Gragg v. United States

Ninth Circuit Holds That Real Estate Professionals May Deduct Rental Losses From Their Taxable Income

Only If They Materially Participate In Rental Activities

 

In Gragg v. United States, et al., Delores and Charles Gragg asked the United States Court of Appeals for the Ninth Circuit to determine the circumstances in which real estate professionals may deduct investment rental property losses from their taxable income. 

In 1986, Congress passed the Tax Reform Act of 1986 (“Act”) (codified at Internal Revenue Code section 469), in an effort to curb taxpayers’ deductions of losses from “passive” investments.  Specifically, Congress implemented a rule whereby taxpayers could not reduce their taxable income with investment losses unless they materially participated in the investment.  However, the Act treated investments in rental properties differently, and made any losses related to investment rentals per se passive, and therefore, per se nondeductible.  In 1993, believing that the Act had gone “too far,” Congress enacted Section 469(c)(7), which created an exception to the per se bar on rental loss deductions, to wit:  the per se rental bar “shall not apply” to taxpayers who qualify as real estate professionals.   

Pursuant to Section 469(c)(7), the Graggs sought to deduct rental losses they incurred in 2006 and 2007 from their taxable income.  Delores is a licensed real estate agent who worked for a real estate brokerage during both years.  On their 2006 joint tax return, the Graggs deducted $38,153 in losses from rental properties they owned.  On their 2007 return, they deducted $40,390 in rental losses.  The Internal Revenue Service (“IRS”) audited the Graggs in 2009, and requested a “written log of all…rental related activities that w[ould] support the deduction claimed.”  The Graggs submitted two (2) undated one-page notes estimating the hours Dolores spent working on the Graggs’ rental properties in 2006.  However, the IRS disallowed the rental loss deductions, finding that the Graggs were required to show they materially participated in the rental properties, and that the two (2) undated notes failed to satisfy the material participation requirement. 

The Graggs filed suit in the United States District Court for the Northern District of California, asserting that by virtue of Delores’s status as a real estate professional, the Graggs’ rental losses were automatically nonpassive, and that they did not need to prove that they materially participated in the rental properties.  However, the District Court disagreed, finding that the Graggs were required to prove material participation, and disallowed the rental loss deductions.  The Graggs appealed to the Ninth Circuit.

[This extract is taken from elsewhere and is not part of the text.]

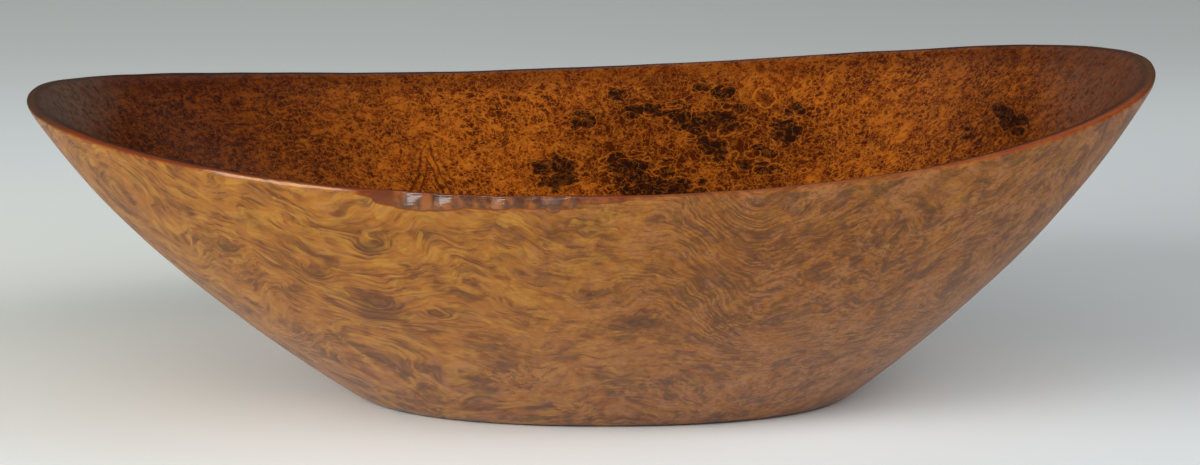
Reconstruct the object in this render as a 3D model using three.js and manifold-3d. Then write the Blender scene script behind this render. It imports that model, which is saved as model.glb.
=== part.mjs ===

The Ninth Circuit determined the issue on appeal to be whether Section 469(c)(7) automatically renders a real estate professional’s rental losses nonpassive and deductible, or whether it merely removes the per se bar on treating rental losses as passive.  The Ninth Circuit affirmed the District Court’s ruling, finding that “Section 469’s text, regulations, and relevant case law all point in one direction:  though taxpayers who qualify as real estate professionals are not subject to [section] 469(c)(2)’s per se rule that rental losses are passive, they must still show material participation in rental activities before deducting rental losses.”  Therefore, the Graggs could not deduct their rental losses absent material participation.   

(The Graggs did not argue in the District Court that the two (2) undated one-page notes estimating the hours Delores spent working on the rental properties satisfied the material participation requirement, and therefore, the Ninth Circuit did not address this issue on appeal.)